Although popular IPs are vital for a DTC launch, it doesn’t help generate new subscribers. Original content is therefore needed to remedy this problem, but for a company like Disney, which stopped developing any content outside their half-dozen IPs, this process is more difficult. Instead, these companies are franchising creative talent. In an article for Variety, Joe Otterson writes:
Wholly new ideas are becoming rare commodities for all the focus on existing IP. But creative talent, too, is seen as a franchise-able force. Showrunner Taylor Sheridan scored a sleeper hit with Kevin Costner drama “Yellowstone” for the Paramount Network cabler. Now there’s talk of building the “Sheridan-verse” within ViacomCBS: The writer-producer has a “Yellowstone” prequel and the original drama “Mayor of Kingstown” starring Jeremy Renner lined up, with more on the way.

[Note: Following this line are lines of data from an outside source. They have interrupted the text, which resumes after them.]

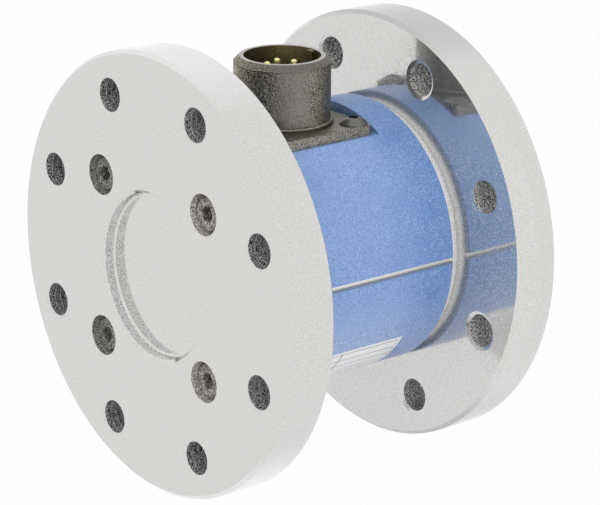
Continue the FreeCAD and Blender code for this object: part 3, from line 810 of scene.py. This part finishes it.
def makeFloor():
    # seen directly it glows white but keeps a faint shadow; light that it sends back is plain
    material = bpy.data.materials.new("floorWhite")
    material.use_nodes = True
    tree = Tree(material.node_tree)
    tree.nodes.remove(tree.nodes["Principled BSDF"])
    plain = tree.node("ShaderNodeBsdfDiffuse", {}, {"Color": grey(stage["floorGrey"])})
    glow = tree.node("ShaderNodeEmission", {}, {"Color": grey(1.0)})
    share = whiteForRays(tree) * (1 - stage["shadowShare"])
    mixed = tree.node("ShaderNodeMixShader", {}, {0: share, 1: plain, 2: glow})
    tree.put(tree.nodes["Material Output"].inputs["Surface"], mixed)

    half = stage["floorSize"] / 2
    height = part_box("torsion_body")[0].z
    corners = [(x, y, height) for x, y in ((-half, -half), (half, -half), (half, half), (-half, half))]
    mesh = bpy.data.meshes.new("floor")
    mesh.from_pydata(corners, [], [(0, 1, 2, 3)])
    mesh.materials.append(material)
    floor = bpy.data.objects.new("floor", mesh)
    bpy.context.scene.collection.objects.link(floor)


lamps = {
    "keySoftbox": {"place": (-0.62, -0.20, 0.85), "size": 0.7, "power": 2.0},
    "fillSoftbox": {"place": (-0.10, -0.80, 0.0), "size": 0.5, "power": 1.5},
}


def makeLamps():
    middle = Vector(((frontFace + rearFace) / 2 * mm, 0, 0))
    for name, lamp in lamps.items():
        light = bpy.data.lights.new(name, "AREA")
        light.shape = "DISK"
        light.size = lamp["size"]
        light.energy = lamp["power"]
        made = bpy.data.objects.new(name, light)
        made.location = lamp["place"]
        made.visible_glossy = False    # polished faces mirror plain white surroundings
        made.rotation_euler = (middle - made.location).to_track_quat("-Z", "Y").to_euler()
        bpy.context.scene.collection.objects.link(made)


# the camera's place and directions, solved from the edges of both flanges
view = {
    "lens": 165.0,
    "filmWidth": 36.0,
    "nearest": 0.01,
    "place": (-0.29726, -0.41712, 0.17350),
    "aim": (0.59430924, 0.74104113, -0.31249732),
    "right": (0.7814196, -0.6239726, 0.00644975),
}


def makeCamera():
    camera = bpy.data.cameras.new("camera")
    camera.lens = view["lens"]
    camera.sensor_width = view["filmWidth"]
    camera.sensor_fit = "HORIZONTAL"
    camera.clip_start = view["nearest"]
    made = bpy.data.objects.new("camera", camera)
    back = -Vector(view["aim"]).normalized()
    right = Vector(view["right"]).normalized()
    up = back.cross(right)
    made.matrix_world = Matrix.Translation(view["place"]) @ Matrix((right, up, back)).transposed().to_4x4()
    bpy.context.scene.collection.objects.link(made)
    bpy.context.scene.camera = made


print("finishes")
polish = makeSteel()
makeBlue()
makeScrews()
makeFinishes()
makeOlive()
makeLabel()
print("threads and corners")
makeCorners(polish)
makeThreads()
print("stage")
makeWorld()
makeFloor()
makeLamps()
makeCamera()
bpy.context.scene.view_settings.view_transform = "Standard"
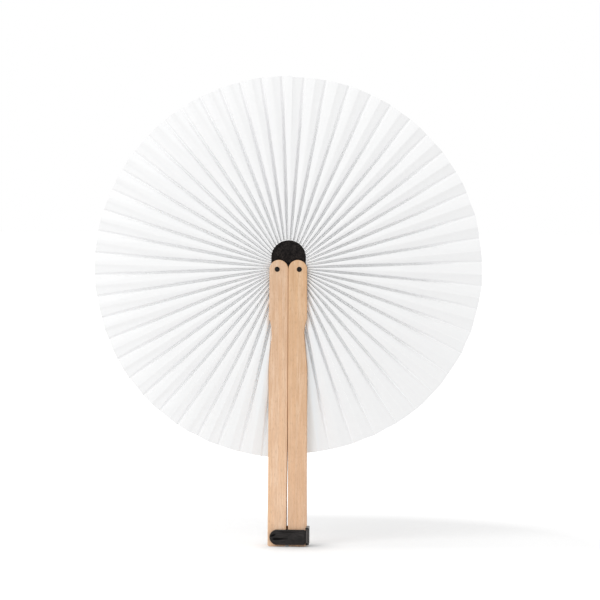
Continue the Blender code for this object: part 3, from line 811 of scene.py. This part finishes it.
def last_step(half):
    """Step, with its fraction, at which the leaf comes to its end beside the stick."""
    high = 2 * half["pleats"]
    low = high - 2
    for _ in range(SEARCH_HALVINGS):
        middle = (low + high) / 2
        turn = fold_turn(half, middle)
        if not near_handle(*fold_point(turn, fold_end(half["side"], turn) - LEAF_TAIL)):
            low = middle
        else:
            high = middle
    return low


def columns_between(first, last):
    """A section's columns: panel, mark in its cross-section, and how much of the panel there is."""
    columns = []
    for panel in range(math.floor(first), math.ceil(last)):
        marks = [LAST_BEND - mark for mark in COLUMN_MARKS] if panel % 2 else COLUMN_MARKS
        columns += [(panel, mark, min(1, last - panel)) for mark in marks]
    return columns + [(panel, 0 if panel % 2 else LAST_BEND, min(1, last - panel))]


def sheet_start(half, step):
    """Reach of the sheet's inner end at this step."""
    low = math.floor(step * START_STEPS)
    share = step * START_STEPS - low
    near = fold_start(half["side"], fold_turn(half, low / START_STEPS))
    far = fold_start(half["side"], fold_turn(half, (low + 1) / START_STEPS))
    return near * (1 - share) + far * share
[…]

This seems to be more of a problem for the film companies that recently released their DTC apps, but not so much for Netflix and Amazon, which mostly produce original content and limit their series to as few seasons as possible, no matter how popular because that is how they get an increase of new subscribers. They also focus less on IPs and world building because they don’t need to convert their content into plush-doll merchandise and theme park attractions. Therefore, these are most likely the future studios that independent productions and auteurs will have to support their creative goals. And although their artistic products will be schelved alongside cheap online goods (Amazon) or (ab)used by algorithms to find the “perfect match” per consumer (Netflix), at least they won’t have to direct a previssed, producer-lead, blue/green-screen superhero movie that uses the director purely as a publicity tool rather than for their creative talents.